- [THE EXERCISE]: Say how many lines contain "from", using only the number.
-- Start --
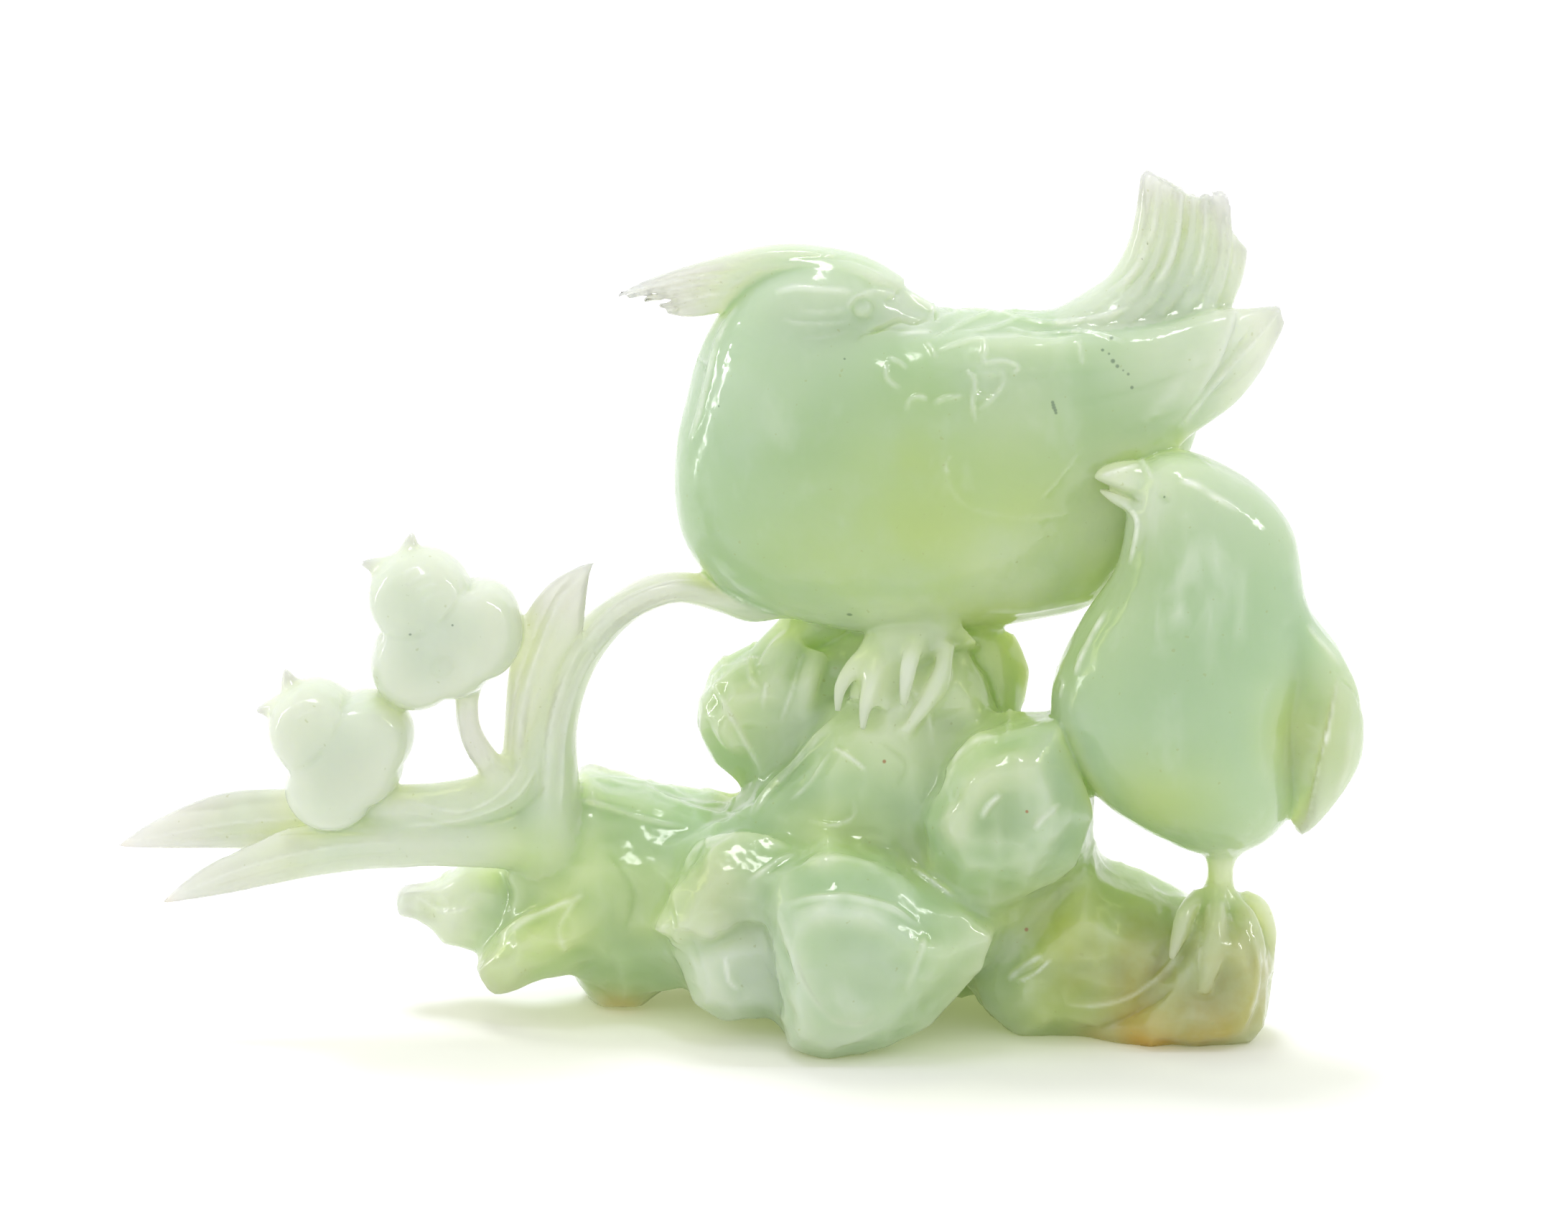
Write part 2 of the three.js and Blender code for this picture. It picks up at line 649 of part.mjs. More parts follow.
function blossoms() {
  return [
    ...blossom(
      [-48.5, 64.5],
      [[-51, 70.3, 8.2, 7.5], [-51.9, 59.3, 7.1, 7.5], [-40.8, 64.8, 6.2, 7.8], [-46, 60.9, 7.1, 7.1]],
      [
        [[-53.1, 74.1], [-52.5, 77.2], [-52.1, 79.6]],
        [[-54.3, 73.5], [-57, 74.7], [-59.6, 75.3]],
      ],
    ),
    ...blossom(
      [-64.5, 45],
      [[-68.2, 49, 7.2, 7.4], [-65.7, 39, 7.2, 6.9], [-59.3, 47.6, 7.2, 6.9], [-62.8, 42.8, 8.9, 7.1]],
      [
        [[-70.1, 53.1], [-71.7, 55.4], [-72.5, 57.6]],
        [[-71.2, 51.9], [-74.1, 51.9], [-76.7, 51.4]],
      ],
    ),
  ];
}

// A closed geometry as a solid that can be joined and cut
function solidOf(geometry) {
  const bare = geometry.clone();
  bare.deleteAttribute('normal');
  bare.deleteAttribute('uv');
  const merged = mergeVertices(bare, 1e-4);
  return new wasm.Manifold(
    new wasm.Mesh({
      numProp: 3,
      vertProperties: merged.attributes.position.array,
      triVerts: new Uint32Array(merged.index.array),
    }),
  );
}

function geometryOf(solid) {
  const { vertProperties, triVerts } = solid.getMesh();
  const geometry = new THREE.BufferGeometry()
    .setAttribute('position', new THREE.BufferAttribute(vertProperties, 3))
    .setIndex(new THREE.BufferAttribute(triVerts, 1));
  geometry.computeVertexNormals();
  return geometry;
}

const forms = [
  ...largeBird(),
  ...crest(),
  ...tail(),
  ...largeWings(),
  ...smallBird(),
  ...legs(),
  ...toes(),
  ...rocks(),
  ...leaves(),
  ...stems(),
  ...blossoms(),
];
const ground = solidOf(new THREE.BoxGeometry(400, 400, GROUND_CUT).translate(0, 0, -GROUND_CUT / 2));
const carved = wasm.Manifold.union(forms.map(solidOf)).subtract(ground);

const carving = new THREE.Mesh(geometryOf(carved), JADE);
carving.name = 'jade_carving';
const { min, max } = carved.boundingBox();
carving.position.set(-(min[0] + max[0]) / 2, -(min[1] + max[1]) / 2, 0);

const part = new THREE.Group();
part.add(carving);

export default part;
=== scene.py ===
"""Looks of the jade bird carving: one carved skin worked out on a distance grid, its stage and camera.

The forms are lofts, sheets, pillows and boulders, in millimetres, +X to the right, -Y to the viewer,
+Z up. Each is turned into a grid of signed distances, the grids are joined with small fillets as a
wheel leaves them, and the skin at distance zero becomes the mesh. Shallow carving is then cut into
that skin along strokes drawn in the plane of the picture.
"""
import math
from collections import namedtuple

import bmesh
import bpy
import numpy as np
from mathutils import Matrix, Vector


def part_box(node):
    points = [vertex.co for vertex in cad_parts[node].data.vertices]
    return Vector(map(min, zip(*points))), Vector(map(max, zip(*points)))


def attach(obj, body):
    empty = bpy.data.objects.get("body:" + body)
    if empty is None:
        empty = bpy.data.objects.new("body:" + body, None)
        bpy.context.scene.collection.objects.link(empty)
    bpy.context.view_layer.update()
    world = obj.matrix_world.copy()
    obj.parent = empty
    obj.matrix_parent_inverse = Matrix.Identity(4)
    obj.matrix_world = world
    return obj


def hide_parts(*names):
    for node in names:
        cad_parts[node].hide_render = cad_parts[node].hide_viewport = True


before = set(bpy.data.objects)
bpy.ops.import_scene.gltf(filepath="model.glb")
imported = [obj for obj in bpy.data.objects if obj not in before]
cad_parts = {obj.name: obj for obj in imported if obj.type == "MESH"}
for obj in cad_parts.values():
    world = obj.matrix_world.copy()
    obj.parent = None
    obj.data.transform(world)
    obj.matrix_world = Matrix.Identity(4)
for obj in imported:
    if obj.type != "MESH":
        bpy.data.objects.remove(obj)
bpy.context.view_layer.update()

import openvdb as vdb
from bpy.props import FloatProperty, FloatVectorProperty, IntProperty, PointerProperty

bl_info = {
    "name": "Jade Bird Carving",
    "version": (1, 0, 0),
    "blender": (4, 5, 0),
    "location": "3D View > Sidebar > Jade",
    "description": "Builds the carved jade birds on rockwork, with their stage",
    "category": "Object",
}

MM = 0.001
CENTRING = np.array([1.688, 0.995, 0.0])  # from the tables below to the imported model, in mm
CAD_BOX_MM = tuple(np.array(corner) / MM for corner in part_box("jade_carving"))
BOX_MARGIN = 0.01  # in mm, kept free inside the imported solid's box

LARGE_BIRD_Y = 7.0
CREST_Y = 5.0
SMALL_BIRD_Y = -11.0
BLOSSOM_Y = -5.0
BLOSSOM_DEPTH = 9.0
FAR_WING_DROP = 2.5
SEPAL_SIZES = ((1.9, 3), (1.6, 2.2), (0.3, 0.5))  # half width and half depth at base, bend and tip
TOE_SET_BACK = (1.3, 1.3, 1.3, 1.5)  # how far each station of a toe lies behind its place in the table
TOE_SHARES = (1.2, 1.25, 1, 0.45)  # of a toe's thickness at ankle, knuckle, bend and tip
THINNEST = 0.02  # the least half width of a loft, in mm
FEATHER_STEP = 0.14  # the share of a feather's width, at each side, in which its length changes
FEATHER_ROOT = 0.12  # the share of its length in which its root is rounded off
GROOVE_SLOPE = 2.4  # how steeply a groove fades towards a feather's middle, over its half width

# The picture is taken from 12 degrees above the table, 1 m away from this point
VIEW_TILT = math.radians(12.0)
VIEW_AIM = np.array([6.8, 0.0, 67.1])
VIEW_DISTANCE = 1000.0
VIEW_AHEAD = np.array([0.0, math.cos(VIEW_TILT), -math.sin(VIEW_TILT)])
VIEW_UP = np.array([0.0, math.sin(VIEW_TILT), math.cos(VIEW_TILT)])
PHOTO_SIZE = (2184, 1692)
FOCAL_LENGTH = 8725.0  # in pixels of the photo
PIXELS_PER_MM = FOCAL_LENGTH / VIEW_DISTANCE
SENSOR_WIDTH = 36.0

# The relief and its measures, lengths in mm
UNDER_SKIN = 0.6  # how far below the skin its label is read
WAVE = (0.10, 5.0, 3)  # height, size and seed of the slow waves of polishing
CHIPS = ((1.15, 10.0, 5), (0.55, 4.2, 6))  # the same of the rocks' coarse and fine chips
CARVED_LIMIT = 0.08  # a corner moved further than this by strokes counts as carved
STEP_RISE = 0.3  # over which a carved step rises
END_FADE = 0.18  # the share of a stroke's length in which it fades out at each end
NOISE_SIDE = 24  # numbers along each side of the noise's lattice, which repeats
COARSE_STEP = 1.5  # step of the grid on which thickness and nooks are measured
THICK_BALLS = (2.2, 6.0)  # spreads of the soft balls that measure thickness
NOOK_BALL = 2.6  # spread of the soft ball that measures nooks
NOOK_AHEAD = 3.2  # how far its middle lies outside the skin

# The stage, in metres and watts
LIGHT_AIM = (0, 0, 0.07)
AREA_LIGHTS = (
    ("over_box", (-0.15, -0.1, 1.2), (0.4, 0.2), 2.4),
    ("left_strip", (-0.95, 0.25, 0.30), (0.025, 0.7), 1.4),
    ("right_strip", (0.8, -0.1, 0.75), (0.025, 0.5), 1.4),
)

# The label of each form in the grid
ROCK, LARGE, CREST, TAIL, WING, SMALL, LEG, PLANT, BLOSSOM = range(9)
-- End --
- [THE COMPLETED TASK]: 5